Shut-In Cinema: Final Destination

Isn’t it bizarre what we, as a culture, vote for with our money? Who would have guessed that a movie about the mere CONCEPT of death stalking a bunch of teens that serve as a disturbing screenshot of the year 2000? Final Destination turns twenty this year and last night I watched it for the first time! I’d seen the second, third, and fourth films in the franchise but somehow just never got around to the original one. My understanding of this franchise was that it was all a bunch of weird, silly, self-aware Rube Goldberg machines akin to the intro to Pee-Wee’s Big Adventure with that breakfast machine. You know, but with more blood? That’s definitely what those films are, but the first one is mean and legitimately unnerving at points. 

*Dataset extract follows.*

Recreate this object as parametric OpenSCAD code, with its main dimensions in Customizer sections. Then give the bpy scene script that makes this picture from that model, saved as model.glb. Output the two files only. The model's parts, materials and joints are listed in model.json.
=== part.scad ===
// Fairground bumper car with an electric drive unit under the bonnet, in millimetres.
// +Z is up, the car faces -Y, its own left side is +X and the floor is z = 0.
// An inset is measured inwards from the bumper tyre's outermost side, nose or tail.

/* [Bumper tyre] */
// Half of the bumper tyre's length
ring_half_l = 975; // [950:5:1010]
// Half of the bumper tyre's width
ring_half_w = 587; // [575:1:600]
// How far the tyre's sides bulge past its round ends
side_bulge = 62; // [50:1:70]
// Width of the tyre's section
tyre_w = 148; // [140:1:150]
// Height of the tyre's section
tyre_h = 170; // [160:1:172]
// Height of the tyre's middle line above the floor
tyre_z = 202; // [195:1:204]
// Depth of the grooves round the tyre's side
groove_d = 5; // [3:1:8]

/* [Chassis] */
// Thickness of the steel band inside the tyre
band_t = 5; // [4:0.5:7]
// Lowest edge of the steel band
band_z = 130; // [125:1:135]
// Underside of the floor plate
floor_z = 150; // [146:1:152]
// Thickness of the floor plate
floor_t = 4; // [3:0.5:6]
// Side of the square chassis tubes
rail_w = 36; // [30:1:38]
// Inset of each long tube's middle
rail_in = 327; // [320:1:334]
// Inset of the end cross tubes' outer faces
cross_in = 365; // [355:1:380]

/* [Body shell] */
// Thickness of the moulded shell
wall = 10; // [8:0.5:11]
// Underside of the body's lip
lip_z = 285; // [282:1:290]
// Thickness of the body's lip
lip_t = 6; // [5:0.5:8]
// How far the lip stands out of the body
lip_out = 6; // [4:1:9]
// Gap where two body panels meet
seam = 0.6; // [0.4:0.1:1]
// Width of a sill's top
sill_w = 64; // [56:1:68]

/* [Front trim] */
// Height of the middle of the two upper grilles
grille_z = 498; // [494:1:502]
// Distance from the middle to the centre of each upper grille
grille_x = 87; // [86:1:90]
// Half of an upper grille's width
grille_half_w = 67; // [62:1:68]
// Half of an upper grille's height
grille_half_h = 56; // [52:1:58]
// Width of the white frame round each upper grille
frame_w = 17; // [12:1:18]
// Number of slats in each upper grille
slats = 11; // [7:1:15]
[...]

A bunch of teens are getting ready to board a flight to France for their senior trip. One of them, Alex Browning (Devon Sawa), has a panic attack after seeing the destruction of the plane in a vision. Security tosses him off the plane along with Carter Horton (Kerr Smith), Terry Chaney (Amanda Detmer), Billy Hitchcock (Sean William Scott), teacher Blake Dreyer (Christine Chatelain), and Alex’s bestie Tod Waggner (Chad E. Donella). Oh, and they’re randomly followed off the plane by a girl that, I kid you not, is named Clear Rivers (Ali Larter). This unloveable group of goofuses survives and, in the origins of the weird mythology for this story, begins dying in strange accidents as death comes for them.

Can we acknowledge for a minute that Sean William Scott is in this? And he just plays a dweeb? This is Stifler! Everyone is pretty bad in this (well…not Ali Larter), but they’re weirdly emblematic of the year this came out. We’re in a pre-9/11 world and can still make movies like this, with shitty people being rude and insulting to each other. Each drop in this ocean makes for some stormy seas and I. Was. Having it! Everything from the music to the fashion just oozes with a weird energy that feels like you dug up your high school time capsule. 

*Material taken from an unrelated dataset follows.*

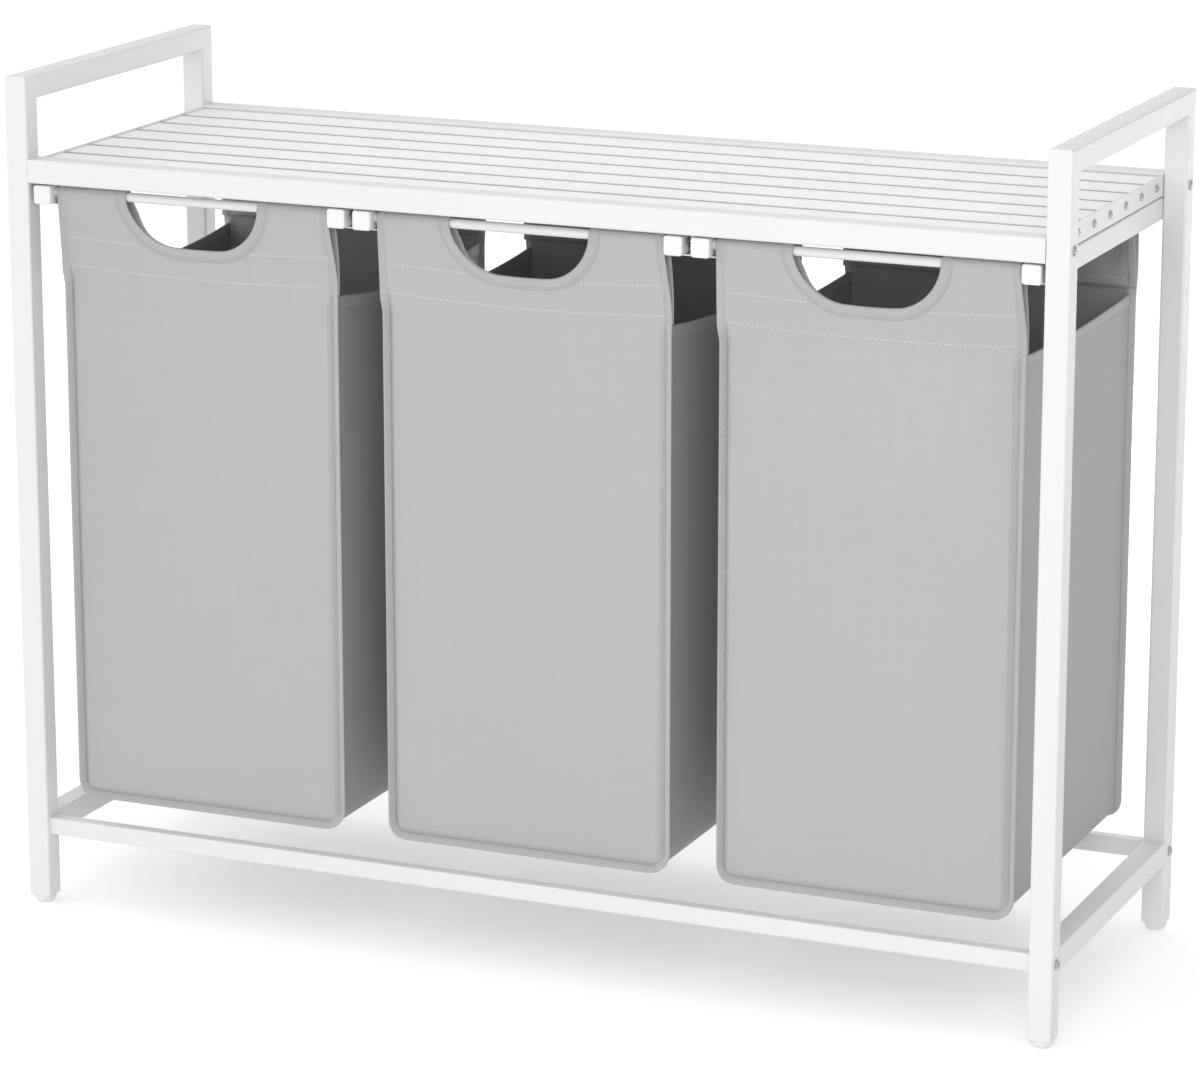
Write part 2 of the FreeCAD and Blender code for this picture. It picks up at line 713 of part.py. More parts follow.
def make_bag_modules(glide, rod_screw):
    shape = bag_shape()
    for index, name in enumerate(BAG_NAMES):
        middle = f"{index - 1} * Sizes.bag_spacing"
        make_bag(f"bag_{name}", middle, shape)
        make_base_board(f"base_board_{name}", middle)
        make_slide_tube(f"slide_tube_{name}_bag_left", f"{middle} - {SLIDER_X}")
        make_slide_tube(f"slide_tube_{name}_bag_right", f"{middle} + {SLIDER_X}")
        glides = []
        screws = []
        for side_sign, screw_turn in (("-", ALONG_MINUS_X), ("+", ALONG_X)):
            for end_sign, glide_turn in (("-", TO_BACK), ("", TO_FRONT)):
                glides.append((f"{middle} {side_sign} {SLIDER_X}",
                               f"{end_sign}Sizes.slider_reach", "Sizes.slider_middle",
                               glide_turn))
                screws.append((f"{middle} {side_sign} Sizes.slider_width / 2",
                               f"{end_sign}Sizes.rod_reach", "Sizes.rod_middle", screw_turn))
        group(f"glides_{name}_bag", glide, glides)
        for end, sign_y in ENDS:
            make_rod(f"rod_{name}_bag_{end}", middle, sign_y)
        group(f"rod_screws_{name}_bag", rod_screw, screws)


# ---------------------------------------------------------------- screws and nuts

def make_screw_master(kind):
    """A pan-head screw along Z: its head stands up from Z = 0, its shank goes down."""
    body = new_body(f"{kind}_screw_master", is_node=False)
    length = f"Sizes.{kind}_screw_length"
    radius = f"Sizes.{kind}_screw_radius"
    head_radius = f"Sizes.{kind}_head_radius"
    head_tall = f"Sizes.{kind}_head_tall"
    rounding = [(f"{wide} * {head_radius}", f"{tall} * {head_tall}") for wide, tall in HEAD_OUTLINE]
    profile = new_sketch(body, "profile", "XZ_Plane")
    draw_polygon(profile, [
        ("0", f"-{length}"),
        (radius, f"-{length}"),
        (radius, "0"),
        (head_radius, "0"),
        *rounding,
        ("0", head_tall),
    ])
    revolve(body, profile)
    cross = new_sketch(body, "cross", "XY_Plane", head_tall)
    half = "Sizes.cross_width / 2"
    arm = f"{CROSS_REACH} * {head_radius}"
    draw_polygon(cross, [
        (half, half), (half, arm), (f"-{half}", arm), (f"-{half}", half),
        (f"-{arm}", half), (f"-{arm}", f"-{half}"), (f"-{half}", f"-{half}"),
        (f"-{half}", f"-{arm}"), (half, f"-{arm}"), (half, f"-{half}"),
        (arm, f"-{half}"), (arm, half),
    ])
    pocket(body, cross, "Sizes.cross_depth")
    return body


def make_nut_master(label, width, height, corner):
    """A tapped block that is pressed into the end of a rail, drawn along its own Z."""
    inset = "2 * Sizes.tube_wall - 2 * Sizes.plug_clearance"
    body = bar_body(label, f"{width} - {inset}", f"{height} - {inset}", corner,
                    "Sizes.nut_length", is_node=False)
    tap = new_sketch(body, "tap")
    draw_circle(tap, "0", "0", "Sizes.frame_screw_radius + Sizes.thread_play")
    pocket(body, tap)
    return body


def make_fasteners():
    frame_screw = make_screw_master("frame")
    slat_screw = make_screw_master("slat")
    high_nut = make_nut_master("high_nut_master", "Sizes.tube_size", "Sizes.tube_size",
                               "Sizes.tube_corner")
    low_nut = make_nut_master("low_nut_master", "Sizes.low_rail_height",
                              "Sizes.low_rail_depth", "Sizes.low_rail_corner")
    frame_screws = []
    high_nuts = []
    low_nuts = []
    slat_screws = []
    for side, turn in (("-", ALONG_MINUS_X), ("", ALONG_X)):
        nut_x = f"-{POST_INNER_X}" if side else f"{POST_INNER_X} - Sizes.nut_length"
        for _, sign_y in ENDS:
            y = f"{sign_y}{POST_Y}"
            for z in ("Sizes.rail_middle_low", HIGH_SCREW_Z):
                frame_screws.append((f"{side}Sizes.frame_width / 2", y, z, turn))
            high_nuts.append((nut_x, y, HIGH_SCREW_Z, ALONG_X))
            low_nuts.append((nut_x, y, "Sizes.rail_middle_low", ALONG_X))
        for index in range(SLAT_COUNT):
            slat_screws.append((f"{side}{POST_INNER_X}", slat_y(index), SLAT_MIDDLE_Z, turn))
    group("frame_screws", frame_screw, frame_screws)
    group("slat_screws", slat_screw, slat_screws)
    group("shelf_rail_nuts", high_nut, high_nuts)
    group("low_rail_nuts", low_nut, low_nuts)


# ---------------------------------------------------------------- build, check and write

def check_document():
    for item in doc.Objects:
        if "Invalid" in item.State or "Error" in item.State:
            raise RuntimeError(f"{item.Label} did not build: {item.State}")
    for node in nodes:
        if node.Shape.isNull() or not node.Shape.isValid():
            raise RuntimeError(f"{node.Label} has a bad shape")
        if not node.Shape.Solids:
            raise RuntimeError(f"{node.Label} has no solid")


def write_parts():
    os.makedirs("parts", exist_ok=True)
    for node in nodes:
        node.Shape.exportStep(f"parts/{node.Label}.step")


fill_sheet()
make_side_frames()
make_long_rails()
make_shelf()
make_runners()
make_bag_modules(make_glide_master(), make_screw_master("rod"))
make_fasteners()
doc.recompute()
check_document()
write_parts()
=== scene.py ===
import math

import bpy
import numpy as np
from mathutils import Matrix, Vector


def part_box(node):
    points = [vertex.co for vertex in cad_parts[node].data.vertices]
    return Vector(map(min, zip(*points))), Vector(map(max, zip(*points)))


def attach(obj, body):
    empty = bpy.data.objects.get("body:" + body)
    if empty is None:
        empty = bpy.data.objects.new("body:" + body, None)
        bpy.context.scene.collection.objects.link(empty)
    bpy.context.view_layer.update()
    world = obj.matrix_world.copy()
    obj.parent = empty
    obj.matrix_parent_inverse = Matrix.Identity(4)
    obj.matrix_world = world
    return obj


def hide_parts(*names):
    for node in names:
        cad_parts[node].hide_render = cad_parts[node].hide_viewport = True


# The looks of a three-bag laundry sorter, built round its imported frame. Metres, in the frame's axes:
# X along the shelf, +Y to the back, +Z up. Each bag is sewn from a front and a rear cloth that turn
# over the rods of its sliding frame, and a gusset that makes the sides and the bottom.

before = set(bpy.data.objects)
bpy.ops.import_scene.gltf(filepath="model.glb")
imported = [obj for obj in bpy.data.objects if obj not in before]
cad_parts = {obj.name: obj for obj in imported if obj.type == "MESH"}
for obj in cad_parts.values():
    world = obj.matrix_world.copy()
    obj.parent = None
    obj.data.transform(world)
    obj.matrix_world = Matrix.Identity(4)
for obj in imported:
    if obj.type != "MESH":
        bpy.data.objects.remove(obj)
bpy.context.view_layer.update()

MM = 0.001
BAGS = ("left", "middle", "right")

# Cloth and sewing
CLOTH = 0.9 * MM
TAPE = 0.9 * MM
TAPE_WIDTH = 7.5 * MM
GRID = 4 * MM
TURN_GRID = 0.9 * MM
TURN_MARGIN = 2 * MM
TAPE_GRID = 4 * MM
GUSSET_GRID = 5 * MM
GUSSET_RISE = 0.0125
BOTTOM_GRID = 6 * MM
THREAD = 0.32 * MM
STITCH = 2.9 * MM
STITCH_PITCH = 4.1 * MM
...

And let’s talk about that music! The score was composed by Shirley Walker, who did the first three franchise installments and cemented the tone for the audio in the series. She’s also scored such films as The Black Stallion, Batman: Mask of the Phantasm, and the 2006 remake of Black Christmas. She’s proven to be a really fun composer that took to horror in her later life. She passed away in 2006, and I think film music has suffered for it.

It’s a shame some of her brilliant work is tied to another thing – the look. Baggy clothes, childish insults, machismo out the wazoo, the entire film is just…yeesh. There are incredible logic leaps and wild turns that make no sense, but that’s part of the film’s charm. At one point Clear starts calling Alex “baby” and…when did they enter a relationship? Who knows? It doesn’t matter! What we’re here for are the kills, and watching some of these asshats die is kind of the fun. It doesn’t go full-on Rube Goldberg until the film’s final sequence, but it starts inching that way around the halfway mark. The first kill is legitimately disturbing, with a boy accidentally being strangled to death in the shower by a cord. It was brutal, visceral, and extremely cruel and I honestly felt disturbed. This exists in a franchise where a racist hick is drug by his own truck, while he’s on fire, down the street as “Why Can’t We Be Friends?” blasts on the radio. How we went from that point to the other I don’t know, but I’m willing to have my laughs alongside my freakouts. 

Brilliant horror this is not, but you’d be hard-pressed to find a franchise that got away with five installments on nothing but bad acting and clever kills. I think it’s openly trying to have as much fun as it can and that’s what led it to being a success. I’m glad I sat down to watch the first one, and I’m going to go ahead and rewatch all the rest that are on Netflix.

Oh, and Final Destination is currently streaming on Netflix.